このアンケートは、重金属全般の摂取についての調査を行ったもののようです。6ページ目の内容を見てすぐにお気づきだと思いますが、「煮干し・いりこダシを使用した味噌汁」の摂取頻度は調査されていますが、「昆布ダシを使用した味噌汁」については、一切調査されていません。今回の研究に欠かせない、イチバン重要な調査が欠落しているのです。
まとめでは「この研究の限界」と、簡単に結論づけられてしまっています。しかし「昆布ダシの摂取頻度」が調査されていたなら、限界でなかったはずです。要は準備不足または認識不足による、研究であったわけです。もし縦割りの研究ではなく、本来の情報発信機関である栄研さんが主体となって研究がなされていたのなら、まず間違いなく昆布ダシの追跡調査はなされていたでしょう。
日本の長い歴史において、確固たる根拠もなしに国家機関が自国の文化を否定したことなど、なかったのではと思います。ましては海藻をふんだんに使用した和食は、日本の長寿を支えてきたことには、疑いがないはずです。大震災等で祖国の傷もまだ癒えていない今だからこそ、もっと慎重になされるべき研究発表ではなかったのではと思います。
ただ1点のみ、今回の追跡調査は、貴重なことを示唆していると思います。これまでは昆布の多量摂取による疾病発生事例は、あまり報告されていませんでした。しかし今回の調査により、昆布の過剰摂取が甲状腺ガンの発症率を高めていると考えるのが、妥当でしょう。イチバン危険度が高いのは、ヨードをほとんど摂取してしまう昆布ダシです。
別の記事
に書きましたが、昆布のヨード含有量は5mg/gです。国の摂取基準に照らし合わせて杓子定規に考えれば、昆布は0.5g/日が限界です。伝統的な昆布ダシの場合は4gの使用で、伝統を重視する場合でも、昆布ダシの味噌汁は1食にとどめるべきでしょう。昆布ダシが好きの方は、昆布を30分浸してヨード抜きを行うか、合わせダシにして昆布の使用量を減らすなどの、工夫が必要かもしれません。

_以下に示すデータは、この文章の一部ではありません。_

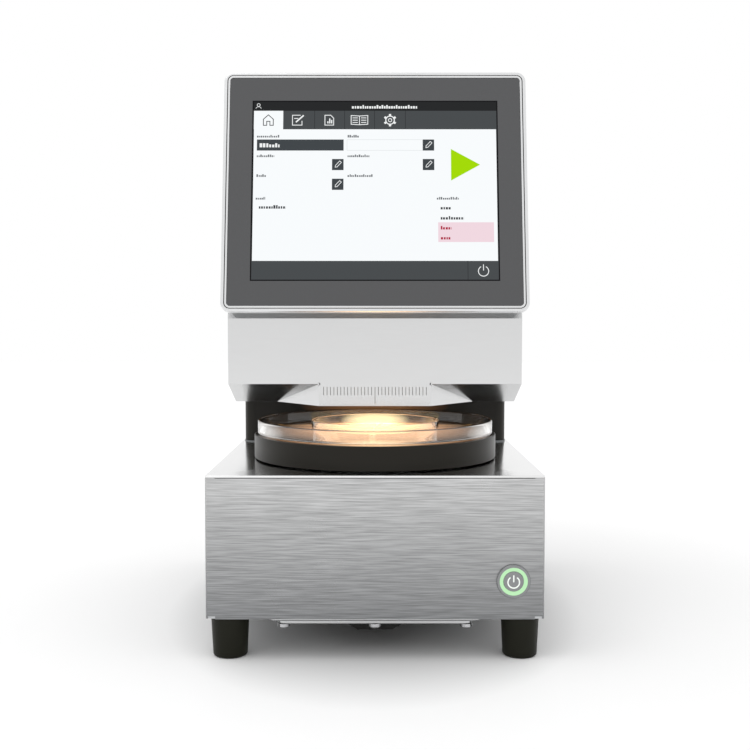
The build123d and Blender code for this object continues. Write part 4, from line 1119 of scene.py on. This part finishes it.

また、昆布ダシを多用する地域は、たいして長寿ではありません。昆布をまるごと食する地域が、長寿を誇ります。やはり昆布に関しても、「一物全体」が大事といえましょう。一物全体の料理にすれば、ヨード含有量を大幅に下げることも可能です。今回の研究結果はある側面から、一物全体の啓蒙に役立つかもしれないと思います。